┌─ RAW DATA

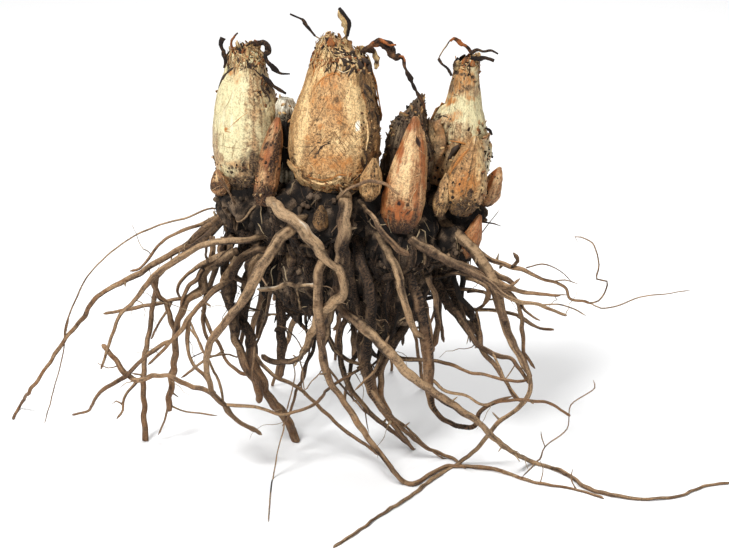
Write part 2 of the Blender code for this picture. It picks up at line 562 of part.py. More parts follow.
def side_root(route, draw):
    """A thin root that forks off another one about half way along."""
    fork = draw.choice((2, 3, 4))
    place = route[fork].copy()
    heading = (route[fork + 1] - place).normalized()
    heading = Matrix.Rotation(draw.uniform(0.5, 1.0) * draw.choice((-1, 1)), 3, "Z") @ heading
    side_route = [place]
    for _ in range(4):
        heading = (heading + Vector((draw.uniform(-0.3, 0.3), draw.uniform(-0.3, 0.3), -0.25))).normalized()
        place = place + heading * draw.uniform(5, 11) * MM
        side_route.append(place)
    return side_route, (1.7, 1.4, 1.2, 1.0)


def hidden_root_shapes():
    """The roots that the front view hides."""
    shapes = []
    for seed, (route, girths) in enumerate(hidden_root_routes()):
        shapes.append(tube(grounded(route, girths), girths, HIDDEN_SPACING, len(SEEN_ROOTS) + seed))
    return shapes


# Dried leaf stumps. Strands are widths in mm and points read off the front view, as the roots are.
STRANDS = {
    "dry_leaves_left": (
        ((3.0, 2.6, 2.2, 1.6), ((234, 46, -2), (225, 45, -3), (219, 42, -4), (216, 38, -4))),
        ((1.6, 1.2, 1.0), ((238, 46, -4), (234, 40, -5), (235, 36, -6))),
        ((3.0, 3.8, 4.0, 3.2, 2.4, 1.4, 1.2), (
            (246, 46, -2), (257, 45, -4), (265, 48, -6), (269, 57, -7), (273, 67, -8), (280, 72, -8),
            (290, 73, -8))),
    ),
    "dry_leaves_middle": (
        ((1.6, 1.3, 1.3, 1.3, 1.1), (
            (336, 42, -11), (325, 39, -11), (317, 36, -12), (309, 27, -12), (301, 18, -12),
            (292, 14, -12))),
        ((1.6, 1.4, 4.4, 3.4, 1.4), (
            (347, 42, -12), (347, 38, -12), (345, 29, -12), (342, 18, -12), (340, 10, -12))),
        ((3.0, 4.0, 4.4, 3.8, 4.4, 2.6, 2.2, 2.0, 1.8, 1.4), (
            (343, 40, -10), (354, 43, -9), (364, 50, -9), (371, 48, -9), (379, 45, -9), (391, 47, -10),
            (399, 55, -11), (404, 63, -12), (409, 72, -13), (417, 88, -13), (423, 101, -12),
            (430, 110, -11))),
    ),
    "dry_leaves_right": (
        ((2.2, 1.8, 1.6, 1.4, 1.2, 1.4, 1.4), (
            (468, 57, 0), (464, 48, -1), (457, 42, -2), (450, 41, -3), (440, 58, -4), (447, 69, -5),
            (453, 75, -6))),
        ((3.0, 3.6, 3.4, 2.4, 1.4), (
            (468, 55, 0), (476, 52, -1), (484, 53, -2), (491, 56, -3), (497, 57, -3))),
        ((3.0, 3.2, 2.6, 1.4), ((470, 57, 1), (480, 57, 0), (487, 60, -1), (495, 62, -2))),
    ),
}
STRAND_FACING = Vector((0.15, -1, 0.2))
# Under each stump: its bulb, how many torn leaf ends stand on it, and their longest in mm
STUMPS = {
    "dry_leaves_left": ("bulb_left", 7, 3.4),
    "dry_leaves_middle": ("bulb_middle", 7, 3.0),
    "dry_leaves_right": ("bulb_right", 5, 2.6),
}


def stump_shapes(name):
    """The torn neck of a bulb: a low collar, torn leaf ends round its rim, and long dried strands."""
    bulb_name, ends, longest = STUMPS[name]
    row = BULBS[bulb_name]
    foot, tip = Vector(row["foot"]), Vector(row["tip"])
    axis, side, front = axes_of(foot, tip)
    radius = row["girth"] / 2 * row["form"][-1][1]
    base = tip + axis * CLEARANCE / MM
    shapes = [collar(base, axis, side, front, radius)]
    draw = random.Random(len(name) + ends)
    for k in range(ends):
        turn = math.tau * (k + draw.uniform(-0.3, 0.3)) / ends
        out = side * math.cos(turn) + front * math.sin(turn)
        root = base + axis * 0.9 + out * radius * 0.7
        length = draw.uniform(0.5, 1) * longest
        lean = out * length * draw.uniform(-0.2, 0.5)
        points = [root, root + axis * length * 0.6 + out * 0.4, root + axis * length + lean]
        shapes.append(blade([p * MM for p in points], (3.6, 3.0, 1.4), STRAND_SPACING, out, LEAF_THICKNESS))
    for widths, points in STRANDS[name]:
        route = [seen(*point) for point in points]
        shapes.append(blade(route, widths, STRAND_SPACING, STRAND_FACING, STRAND_THICKNESS))
    return shapes


def collar(base, axis, side, front, radius):
    """The rim of dead leaf bases on a cut neck."""
    rings = [[base * MM]]
    turns = [math.tau * k / COLLAR_FACES for k in range(COLLAR_FACES)]
    spokes = [side * math.cos(a) + front * math.sin(a) for a in turns]
    for height, share in ((0, 0.88), (0.5, 0.98), (1, 0.8)):
        middle = base + axis * height * COLLAR_HEIGHT
        rings.append([(middle + spoke * radius * share) * MM for spoke in spokes])
    rings.append([(base + axis * 0.6 * COLLAR_HEIGHT) * MM])
    return lofted(rings)


def settle(thing):
    """Replaces the object's mesh by the one that its modifiers make."""
    graph = bpy.context.evaluated_depsgraph_get()
    mesh = bpy.data.meshes.new_from_object(thing.evaluated_get(graph))
    thing.modifiers.clear()
    thing.data = mesh


def fused(name, shapes, finish):
    """One body from shapes that overlap."""
    body = piece(name, shapes[:1], finish)
    others = bpy.data.collections.new(name + "_shapes")
    bpy.context.scene.collection.children.link(others)
    for shape in shapes[1:]:
        extra = piece(name + "_shape", [shape], finish)
        bpy.context.scene.collection.objects.unlink(extra)
        others.objects.link(extra)
    join = body.modifiers.new("join", "BOOLEAN")
    join.operation = "UNION"
    join.operand_type = "COLLECTION"
    join.collection = others
    join.solver = "MANIFOLD"
    settle(body)
    for extra in list(others.objects):
        bpy.data.objects.remove(extra)
    bpy.data.collections.remove(others)
    keep_largest(body)
    return body


def keep_largest(thing):
    """Drops the loose scraps that a cut leaves."""
    shell = bmesh.new()
    shell.from_mesh(thing.data)
    left = set(shell.verts)
    bodies = []
    while left:
        body, reach = set(), [left.pop()]
        while reach:
            corner = reach.pop()
            body.add(corner)
            joined = {edge.other_vert(corner) for edge in corner.link_edges} & left
            left -= joined
            reach.extend(joined)
        bodies.append(body)
    largest = max(bodies, key=len)
    bmesh.ops.delete(shell, geom=[v for v in shell.verts if v not in largest], context="VERTS")
    shell.to_mesh(thing.data)
    shell.free()


def cut(thing, cutter):
    """Takes the cutter's space out of the object."""
    gap = thing.modifiers.new("gap", "BOOLEAN")
    gap.operation = "DIFFERENCE"
    gap.solver = "MANIFOLD"
    gap.object = cutter
    settle(thing)


def grown_copy(thing):
    """A cutter a little larger than the object all round."""
    cutter = thing.copy()
    cutter.data = thing.data.copy()
    bpy.context.scene.collection.objects.link(cutter)
    normals = [corner.normal.copy() for corner in cutter.data.vertices]
    for corner, normal in zip(cutter.data.vertices, normals):
        corner.co += normal * CUTTER_GROWTH
    return cutter


def box_of(thing):
    """The object's lowest and highest X, Y and Z."""
    corners = [v.co for v in thing.data.vertices]
    return [[pick(c[i] for c in corners) for i in range(3)] for pick in (min, max)]


def near(a, b):
    """Whether the boxes of two objects touch."""
    (a_low, a_high), (b_low, b_high) = box_of(a), box_of(b)
    reach = 2 * CLEARANCE
    return all(a_low[i] < b_high[i] + reach and b_low[i] < a_high[i] + reach for i in range(3))


def nest(things):
    """Each piece makes room for those before it in the list."""
    for i, thing in enumerate(things):
        for earlier in things[:i]:
            if near(thing, earlier):
                cutter = grown_copy(earlier)
                cut(thing, cutter)
                bpy.data.objects.remove(cutter)
        if i:
            keep_largest(thing)


def stand_flat(thing):
    """Trims what would lie under the floor, which leaves small flat feet."""
    reach, depth = 400 * MM, 20 * MM
    outline = ((-reach, -reach), (reach, -reach), (reach, reach), (-reach, reach))
    corners = [(x, y, z) for z in (-depth, 0) for x, y in outline]
    faces = [(0, 1, 2, 3), (4, 5, 6, 7), (0, 1, 5, 4), (1, 2, 6, 5), (2, 3, 7, 6), (3, 0, 4, 7)]
    slab = piece("floor_slab", [(corners, faces)], thing.data.materials[0])
    cut(thing, slab)
    bpy.data.objects.remove(slab)


def main():
    for old in list(bpy.data.objects):
        bpy.data.objects.remove(old)
    skins = {
        "bulb_cream": skin("bulb_cream", (0.80, 0.66, 0.44), 0.5),
        "bulb_tan": skin("bulb_tan", (0.60, 0.42, 0.25), 0.6),
        "offset_russet": skin("offset_russet", (0.62, 0.36, 0.18), 0.5),
        "old_scale": skin("old_scale", (0.20, 0.14, 0.10), 0.85),
        "old_pale": skin("old_pale", (0.52, 0.48, 0.42), 0.85),
        "dry_leaf": skin("dry_leaf", (0.16, 0.09, 0.05), 0.75),
        "root_brown": skin("root_brown", (0.36, 0.26, 0.17), 0.75),
    }
    things = []
    for seed, (name, (foot, tip, girth, finish)) in enumerate(OFFSETS.items()):
        form = FRONT_FORM if name == "offset_front" else OFFSET_FORM
        things.append(piece(name, [bulb(foot, tip, girth, form, offset_faces(girth), seed)], skins[finish]))
    for name in STUMPS:
        things.append(fused(name, stump_shapes(name), skins["dry_leaf"]))
    for seed, (name, row) in enumerate(BULBS.items(), 20):
        shape = bulb(row["foot"], row["tip"], row["girth"], row["form"], BULB_FACES, seed, row["sheaths"])
        things.append(piece(name, [shape], skins[row["skin"]]))
    for seed, (name, (foot, tip, girth, finish)) in enumerate(OLD_BULBS.items(), 30):
        shape = bulb(foot, tip, girth, OLD_FORM, OLD_BULB_FACES, seed)
        things.append(piece(name, [shape], skins[finish]))
    grown = crown_shapes() + seen_root_shapes() + hidden_root_shapes()
    crown = fused("crown_with_roots", grown, skins["root_brown"])
    stand_flat(crown)
    nest([*things, crown])


main()
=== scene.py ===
"""The looks of the tuberose clump: papery bulbs and offsets, torn dry leaves, furrowed roots and their hairs.

Metres, +Z up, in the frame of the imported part, with the front towards -Y. Places in lists are in mm, or pixels
across and down in the front view, which looks down by 20 degrees from 0.9 m away.
"""

import itertools
import math
import random

import bpy
import numpy as np
from mathutils import Matrix, Vector, noise
from mathutils.bvhtree import BVHTree


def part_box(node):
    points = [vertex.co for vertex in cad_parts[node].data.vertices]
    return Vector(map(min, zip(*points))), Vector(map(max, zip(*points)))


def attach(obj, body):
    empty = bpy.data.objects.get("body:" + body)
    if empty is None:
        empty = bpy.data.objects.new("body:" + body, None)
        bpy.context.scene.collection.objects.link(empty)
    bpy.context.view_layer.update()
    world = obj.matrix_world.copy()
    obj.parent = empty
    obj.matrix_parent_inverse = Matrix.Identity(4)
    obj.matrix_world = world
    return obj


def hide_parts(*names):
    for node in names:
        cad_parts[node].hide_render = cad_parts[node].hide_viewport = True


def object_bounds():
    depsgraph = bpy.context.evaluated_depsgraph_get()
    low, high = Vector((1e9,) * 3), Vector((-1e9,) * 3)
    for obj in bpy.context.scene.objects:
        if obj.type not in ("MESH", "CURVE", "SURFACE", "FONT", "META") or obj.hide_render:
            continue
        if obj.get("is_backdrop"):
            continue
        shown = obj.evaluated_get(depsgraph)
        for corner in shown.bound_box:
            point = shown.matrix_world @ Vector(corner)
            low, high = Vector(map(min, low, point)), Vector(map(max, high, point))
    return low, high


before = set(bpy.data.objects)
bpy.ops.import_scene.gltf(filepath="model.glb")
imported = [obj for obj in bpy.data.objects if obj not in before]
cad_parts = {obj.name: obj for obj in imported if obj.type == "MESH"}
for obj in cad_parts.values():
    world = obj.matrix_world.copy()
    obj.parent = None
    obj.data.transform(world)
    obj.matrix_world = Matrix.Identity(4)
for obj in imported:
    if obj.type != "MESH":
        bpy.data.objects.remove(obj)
CAD_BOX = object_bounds()

MM = 0.001
TAU = math.tau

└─

_WHAT YOU WILL DO_
Output, from the data above, the lines from the line with "points = [vertex.co" to the line with "if obj.type not" exactly as they stand, both ends included and nothing else.

_FINAL RESULT_
    points = [vertex.co for vertex in cad_parts[node].data.vertices]
    return Vector(map(min, zip(*points))), Vector(map(max, zip(*points)))


def attach(obj, body):
    empty = bpy.data.objects.get("body:" + body)
    if empty is None:
        empty = bpy.data.objects.new("body:" + body, None)
        bpy.context.scene.collection.objects.link(empty)
    bpy.context.view_layer.update()
    world = obj.matrix_world.copy()
    obj.parent = empty
    obj.matrix_parent_inverse = Matrix.Identity(4)
    obj.matrix_world = world
    return obj


def hide_parts(*names):
    for node in names:
        cad_parts[node].hide_render = cad_parts[node].hide_viewport = True


def object_bounds():
    depsgraph = bpy.context.evaluated_depsgraph_get()
    low, high = Vector((1e9,) * 3), Vector((-1e9,) * 3)
    for obj in bpy.context.scene.objects:
        if obj.type not in ("MESH", "CURVE", "SURFACE", "FONT", "META") or obj.hide_render:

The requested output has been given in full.